EUGENE, Ore. (AP) - Eugene 2-year-old Wynn Wood receives a book in the mail every month and immediately instructs her parents to open the shrink-wrapped package.
A local program that mails free books to Eugene children is helping the toddler become passionate about reading.
“When they get a book in the mail in an envelope with their name on it, it makes them excited about reading,” said Monica Wilton, executive director of the Eugene Public Library Foundation.
Wood is one of more than 3,700 Eugene children who receive free books in the mail through a local chapter of the Imagination Library program. About 45 percent of Eugene children under 5 years old participate in the program.
Started in 1995 by singer-songwriter Dolly Parton through her Dollywood Foundation, the international program fosters a love of reading for children ages birth to 4 by mailing age-appropriate books directly to their homes at no charge to the family.
“The American Academy of Pediatrics has said the No. 1 most important thing that parents can do with their children is read with them,” Wilton said.
“And the right time to start is the day they’re born,” added Alan Meyer, a retired University of Oregon professor who serves on the local Imagination Library advisory board.
According to the United Way of Lane County, 56 percent of children entering kindergarten in Lane County in 2010 did not meet early literacy benchmarks, and 30 percent are at risk of not being able to learn to read by third grade. Poor literacy of children entering kindergarten correlates to low high school graduation rates in Oregon, Wilton said.

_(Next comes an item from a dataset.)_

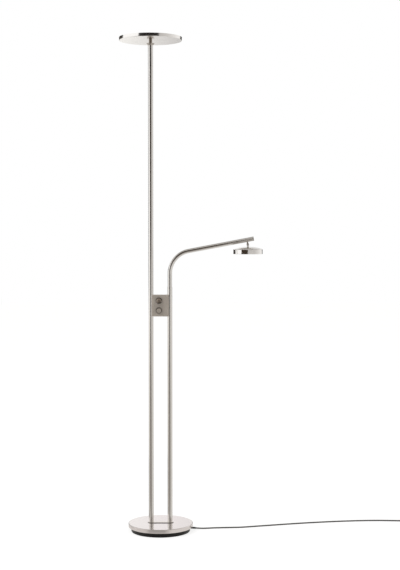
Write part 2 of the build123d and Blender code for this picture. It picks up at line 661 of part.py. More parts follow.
def make_reading_light():
    low = -READING_DOME - READING_RIM
    outer = revolve(dome_face(READING_R, READING_FLAT_R, 0, low), axis=Axis.Z)
    bore_r = READING_R - READING_WALL
    inner = revolve(dome_face(bore_r, READING_FLAT_R, -READING_WALL, low), axis=Axis.Z)
    shell = outer - inner - rod(PIN_R + FASTENER_GAP, -READING_WALL, 0)
    keep("reading_shell", reading_place(shell))

    diffuser_low = low + READING_DIFFUSER_DROP
    ring_low = diffuser_low + READING_DIFFUSER_T
    sink_low = ring_low + READING_RING_HEIGHT
    board_low = sink_low - BOARD_T
    ring_r = bore_r - FASTENER_GAP
    diffuser = rod(bore_r - SEAT_GAP, diffuser_low, ring_low)
    diffuser = fillet(diffuser.edges().group_by(Axis.Z)[0], READING_DIFFUSER_T * 0.3)
    keep("reading_diffuser", reading_place(diffuser))
    ring_bore = ring_r - READING_RING_WIDTH
    keep("reading_spacer_ring", reading_place(tube(ring_r, ring_bore, ring_low, sink_low)))
    keep("reading_heat_sink", reading_place(rod(ring_r, sink_low, sink_low + READING_SINK_T)))
    board_r = ring_bore - READING_BOARD_MARGIN
    keep("reading_led_board", reading_place(rod(board_r, board_low, sink_low)))
    chips = led_group(board_r, READING_LED_INSETS, board_low - LED_SIZE[2])
    keep("reading_leds", *[reading_place(chip) for chip in chips])


def make_head_stem():
    tongue = along_y(TONGUE_R, -TONGUE_T / 2, TONGUE_T / 2)
    tongue += Pos(0, 0, -STEM_NECK_TOP / 2) * Box(2 * STEM_NECK_R, TONGUE_T, STEM_NECK_TOP)
    flange_top = -STEM_DROP + STEM_FLANGE_T
    tongue += rod(STEM_NECK_R, flange_top, -STEM_NECK_TOP)
    tongue += rod(STEM_FLANGE_R, -STEM_DROP, flange_top)
    tongue += rod(PIN_R, -STEM_DROP - STEM_THREAD, -STEM_DROP)
    tongue -= along_y(TILT_SCREW_R + FIT_GAP, -TONGUE_T, TONGUE_T)
    keep("head_stem", Pos(PIVOT) * tongue)
    nut_top = -READING_WALL
    nut = hex_nut(STEM_NUT_R, PIN_R + FIT_GAP, nut_top - STEM_NUT_T, nut_top)
    keep("stem_nut", reading_place(nut))


# ---------------------------------------------------------------- mains cord

EXIT_DIRECTION = Vector(
    cos(radians(EXIT_ANGLE)) * cos(radians(RELIEF_DIP)),
    sin(radians(EXIT_ANGLE)) * cos(radians(RELIEF_DIP)),
    -sin(radians(RELIEF_DIP)),
)
EXIT_ON_WALL = Vector(FOOT_R * cos(radians(EXIT_ANGLE)), FOOT_R * sin(radians(EXIT_ANGLE)), EXIT_Z)
CORD_START = EXIT_ON_WALL + EXIT_DIRECTION * RELIEF_LENGTH

COIL_PITCH = 2 * CORD_R + COIL_GAP
COIL_OUTER_R = COIL_MEAN_R + COIL_PITCH * COIL_TURNS / 2
COIL_INNER_R = COIL_MEAN_R - COIL_PITCH * COIL_TURNS / 2
COIL_Z = CORD_R + TIE_LEVEL_GAP + TIE_T + TIE_FLOOR_GAP
COIL_START = Vector(COIL_X - 2 * CORD_R, COIL_Y + COIL_OUTER_R, COIL_Z)

# From the strain relief along the floor to the right, as the lamp's own lead lies,
# then up to the height of the coil, which stands on its tie.
CORD_ROUTE = [
    CORD_START,
    CORD_START + EXIT_DIRECTION * CORD_FIRST_RUN,
    Vector(170, 26, FLOOR_CORD_Z),
    Vector(197, 32.5, FLOOR_CORD_Z),
    Vector(245, 37, FLOOR_CORD_Z),
    Vector(291, 40, FLOOR_CORD_Z),
    Vector(327, 49, FLOOR_CORD_Z),
    Vector(362, 58, FLOOR_CORD_Z),
    Vector(405, 68, FLOOR_CORD_Z),
    Vector(447, 80, FLOOR_CORD_Z),
    Vector(520, 100, FLOOR_CORD_Z),
    Vector(595, 117, FLOOR_CORD_Z),
    Vector(670, 131, FLOOR_CORD_Z),
    Vector(745, 141, FLOOR_CORD_Z),
    Vector(815, 145, FLOOR_CORD_Z),
    Vector(870, 142, FLOOR_CORD_Z),
    Vector(915, COIL_START.Y, COIL_Z),
    COIL_START,
]


def make_strain_relief():
    inward = 6.0
    boot_axis = Plane(origin=EXIT_ON_WALL, z_dir=EXIT_DIRECTION)
    growth = (RELIEF_BASE_R - RELIEF_TIP_R) * inward / RELIEF_LENGTH
    cone = Cone(RELIEF_BASE_R + growth, RELIEF_TIP_R, RELIEF_LENGTH + inward)
    boot = boot_axis.location * Pos(0, 0, (RELIEF_LENGTH - inward) / 2) * cone
    boot -= rod(FOOT_R + FIT_GAP, 0, FOOT_TOP_Z)
    wall_inside = FOOT_R - FOOT_WALL
    neck_in = wall_inside - RELIEF_FLANGE_T
    neck_out = FOOT_R + 1.0
    neck = Rot(0, 90, 0) * Cylinder(RELIEF_NECK_R, neck_out - neck_in)
    neck = Pos((neck_in + neck_out) / 2, 0, EXIT_Z) * neck
    flange_x = wall_inside - FASTENER_GAP - RELIEF_FLANGE_T / 2
    flange = Box(RELIEF_FLANGE_T, RELIEF_FLANGE_WIDTH, 2 * RELIEF_NECK_R)
    flange = Pos(flange_x, 0, EXIT_Z) * flange
    flange &= rod(wall_inside - FASTENER_GAP, 0, FOOT_TOP_Z)
    keep("strain_relief", boot + Rot(0, 0, EXIT_ANGLE) * (neck + flange))


def corner_radii(points):
    """Each corner's arc: 0.45 of its shorter run over the tangent of half the turn."""
    radii = []
    for before, here, after in zip(points, points[1:], points[2:]):
        turn = (here - before).get_angle(after - here)
        shorter = min((here - before).length, (after - here).length)
        radii.append(0.45 * shorter / sin(radians(turn / 2)) * cos(radians(turn / 2)))
    return radii


def swept_round(path, radius):
    """A round tube along a path, with its volume checked against section times length."""
    section = Plane(origin=path @ 0, z_dir=path % 0) * Circle(radius)
    body = sweep(section, path=path)
    print("tube length", round(path.length, 1), "volume ratio",
          round(body.volume / (pi * radius ** 2 * path.length), 5))
    return body


def make_mains_cord():
    radii = corner_radii(CORD_ROUTE)
    print("cord corner radii", [round(r, 1) for r in radii])
    path = FilletPolyline(*CORD_ROUTE, radius=radii)
    keep("mains_cord", swept_round(path, CORD_R))


def coil_stations():
    """Places and directions every quarter turn: in along the floor, up, and out again.

    The turns run clockwise seen from above, from the coil's +Y side.
    """
    quarter = 90.0
    inward = COIL_TURNS * 4
    outward = COIL_TURNS * 4 - 1
    drift = COIL_PITCH / (2 * pi)
    stations = []
    for i in range(inward + 1):
        stations.append((90 - quarter * i, COIL_OUTER_R - COIL_PITCH * i / 4, COIL_Z, -drift))
    last_angle = stations[-1][0] - 2 * quarter
    for i in range(outward + 1):
        stations.append((last_angle - quarter * i, COIL_INNER_R + COIL_PITCH * i / 4,
                         COIL_Z + COIL_PITCH, drift))
    placed = []
    for index, (angle, radius, z, radial) in enumerate(stations):
        if index in (0, len(stations) - 1):
            radial = 0.0
        out = Vector(cos(radians(angle)), sin(radians(angle)), 0)
        on = Vector(sin(radians(angle)), -cos(radians(angle)), 0)
        place = Vector(COIL_X, COIL_Y, z) + out * radius
        placed.append((place, (on * radius + out * radial).normalized()))
    return placed


def biarc(start, start_way, end, end_way):
    """Two tangent arcs from one place and direction to another."""
    span = end - start
    ways = start_way + end_way
    a = ways.dot(ways) - 4
    b = -2 * span.dot(ways)
    c = span.dot(span)
    reach = (-b - sqrt(b * b - 4 * a * c)) / (2 * a)
    middle = ((start + start_way * reach) + (end - end_way * reach)) * 0.5
    first = TangentArc(start, middle, tangent=start_way)
    return [first, TangentArc(middle, end, tangent=first % 1)]


def least_self_gap(path, radius):
    """Least gap between turns, measured on points along the path."""
    step = radius / 2
    count = int(path.length / step)
    points = [path @ (i / count) for i in range(count + 1)]
    apart = int(6 * radius / step) + 1
    least = min(
        (points[i] - points[j]).length
        for i in range(count + 1)
        for j in range(i + apart, count + 1)
    )
    return least - 2 * radius


def make_cord_coil():
    stations = coil_stations()
    edges = [Line(COIL_START, stations[0][0])]
    for (start, way), (end, next_way) in zip(stations, stations[1:]):
        edges += biarc(start, way, end, next_way)
    last, last_way = stations[-1]
    edges.append(Line(last, last + last_way * COIL_TAIL))
    path = Wire(edges)
    print("coil least gap", round(least_self_gap(path, CORD_R), 3))
    keep("cord_coil", swept_round(path, CORD_R))
    return last + last_way * COIL_TAIL, last_way


def make_cord_tie():
    """A band round the coil's turns, on its side towards the lamp."""
    quarter_r = COIL_PITCH / 4
    inner_r = COIL_INNER_R + quarter_r - CORD_R - TIE_SIDE_GAP
    outer_r = COIL_OUTER_R - 3 * quarter_r + CORD_R + TIE_SIDE_GAP
    height = COIL_PITCH + 2 * CORD_R + 2 * TIE_LEVEL_GAP
    width = outer_r - inner_r
    band = RectangleRounded(width + 2 * TIE_T, height + 2 * TIE_T, CORD_R)
    band -= RectangleRounded(width, height, CORD_R - TIE_T)
    tie = Plane.XZ * extrude(band, TIE_WIDTH / 2, both=True)
    place = Pos(COIL_X - (inner_r + outer_r) / 2, COIL_Y, COIL_Z + COIL_PITCH / 2)
    keep("cord_tie", place * tie)


def make_plug(entry):
    """A flat plug lying on the floor, its boot meeting the cord's end, its pins along -Y."""
    body_z = PLUG_T / 2
    rear_y = entry.Y - PLUG_BOOT_LENGTH
    front_y = rear_y - PLUG_LENGTH
    half, rear_half = PLUG_WIDTH / 2, PLUG_REAR_WIDTH / 2
    shoulder = rear_y - PLUG_LENGTH * 0.45
    outline = Polyline(
        (entry.X - rear_half, rear_y), (entry.X - half, shoulder), (entry.X - half, front_y),
        (entry.X + half, front_y), (entry.X + half, shoulder), (entry.X + rear_half, rear_y),
        close=True,
    )
    body = extrude(make_face(outline), PLUG_T)
    body = fillet(body.edges().filter_by(Axis.Z), PLUG_EDGE_R)
    body = fillet(body.edges().group_by(Axis.Z)[-1], PLUG_EDGE_R * 0.8)
    tip_r = CORD_R + PLUG_BOOT_TIP_WALL
    base_r = CORD_R + PLUG_BOOT_BASE_WALL
    tip = Plane(origin=entry, x_dir=(1, 0, 0), z_dir=(0, -1, 0)) * Circle(tip_r)
    base_place = Vector(entry.X, rear_y - 1.0, body_z)
    base = Plane(origin=base_place, x_dir=(1, 0, 0), z_dir=(0, -1, 0)) * Circle(base_r)
    body += loft([tip, base])
    pins = []
    for side in (-1, 1):
        x = entry.X + side * PIN_SPACING / 2
        hole = front_rod(PLUG_PIN_R + FIT_GAP, front_y, front_y + PLUG_PIN_ROOT, x, body_z)
        body -= hole
        root_y = front_y + PLUG_PIN_ROOT - FIT_GAP
        pin = front_rod(PLUG_PIN_R, front_y - PLUG_PIN_LENGTH, root_y, x, body_z)
        pins.append(fillet(pin.edges().group_by(Axis.Y)[0], PLUG_PIN_R * 0.6))
    keep("plug_body", body)
    keep("plug_pins", *pins)


make_foot_pad()
make_foot_pan()
make_pan_screws()
make_base_weight()
make_base_cover()
make_flange_plate()
make_pole_fixings()
make_pan_contents()
make_poles()
make_control_box()
make_box_screws()
make_dimmers()
make_neck()
make_top_light()
make_arm()
make_leads()
make_knuckle()
make_reading_light()
make_head_stem()
make_strain_relief()
make_mains_cord()
plug_entry, plug_way = make_cord_coil()
make_cord_tie()
make_plug(plug_entry)
print("pivot", PIVOT, "arm tip", ARM_TIP, "cord start", CORD_START, "plug entry", plug_entry)
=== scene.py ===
import json
import math

import bmesh
import bpy
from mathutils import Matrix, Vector


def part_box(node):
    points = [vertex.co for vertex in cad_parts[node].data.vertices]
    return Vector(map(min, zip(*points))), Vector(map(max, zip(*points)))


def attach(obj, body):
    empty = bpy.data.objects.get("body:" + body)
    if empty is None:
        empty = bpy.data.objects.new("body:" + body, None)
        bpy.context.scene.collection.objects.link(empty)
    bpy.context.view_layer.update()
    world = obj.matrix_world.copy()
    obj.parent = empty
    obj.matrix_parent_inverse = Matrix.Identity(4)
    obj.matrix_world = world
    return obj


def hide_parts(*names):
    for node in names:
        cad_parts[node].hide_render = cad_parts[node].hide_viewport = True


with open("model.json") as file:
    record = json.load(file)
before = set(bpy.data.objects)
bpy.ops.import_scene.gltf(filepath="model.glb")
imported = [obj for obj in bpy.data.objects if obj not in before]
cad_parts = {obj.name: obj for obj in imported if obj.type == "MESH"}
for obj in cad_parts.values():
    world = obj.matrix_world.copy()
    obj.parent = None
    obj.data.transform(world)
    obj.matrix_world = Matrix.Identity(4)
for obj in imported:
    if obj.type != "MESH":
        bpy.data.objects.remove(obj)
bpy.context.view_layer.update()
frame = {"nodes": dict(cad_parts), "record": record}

# ---------------------------------------------------------------- camera

CAMERA_PLACE = (0.1445, -4.5, 1.1115)
CAMERA_PITCH_DOWN = 0.0460
CAMERA_LENS = 78.0
CAMERA_SENSOR = 36.0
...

Wynn’s mother, Jess Wood, registered her daughter for Imagination Library when she was an infant. She’s watched her daughter advance through different stages of reading as she’s grown older. Wood remembered the first time Wynn turned the page on her own. Now, Wynn pretends to read to her 4-month-old brother, Wally.
Wood said she gets just as excited as her daughter for the Imagination Library books to arrive in the mail, because she tires of reading the same books over and over.
The Dollywood Foundation partners with Penguin Group to publish a collection of staple children’s literature books, Wilton said. A panel of reading and childhood development experts at the Dollywood Foundation chooses the books, she said. All children, regardless of age when they join the program, receive “The Little Engine That Could” by Watty Piper as their first book.
There are more than 1,600 communities worldwide with Imagination Library programs, Wilton said.
The Eugene Public Library Foundation started its own Imagination Library affiliate in 2014 with the help of a bequest from Eugene resident Richard Kay, who had died in 2013. Kay left more than $1 million to be shared by the Eugene Public Library Foundation and the nonprofit organizations White Bird Clinic and McKenzie River Trust. The library foundation continues to fund the Imagination Library program through community donations.
For each child in the program, it costs about $25 a year for 12 books to be published and shipped to their homes. All money donated to the foundation for its Imagination Library program is used to provide books to local children, Wilton said. The foundation gives the funds to the Dollywood Foundation to publish and mail books to Eugene children.
Eugene families can register their children for the free program online or at one of the public libraries. All children younger than 5 who live in Eugene city limits are eligible.
The library foundation spends about $8,000 a month for Imagination Library, Wilton said.
“The program has been so successful,” she said. “We’re racing to keep up.”
Wilton said it’s important to provide books to families. Each Imagination Library book also includes reading tips for parents, such as using the pictures to teach children new words, she said.
The last book each child receives as part of the program is “Look Out Kindergarten, Here I Come!” by Nancy Carlson.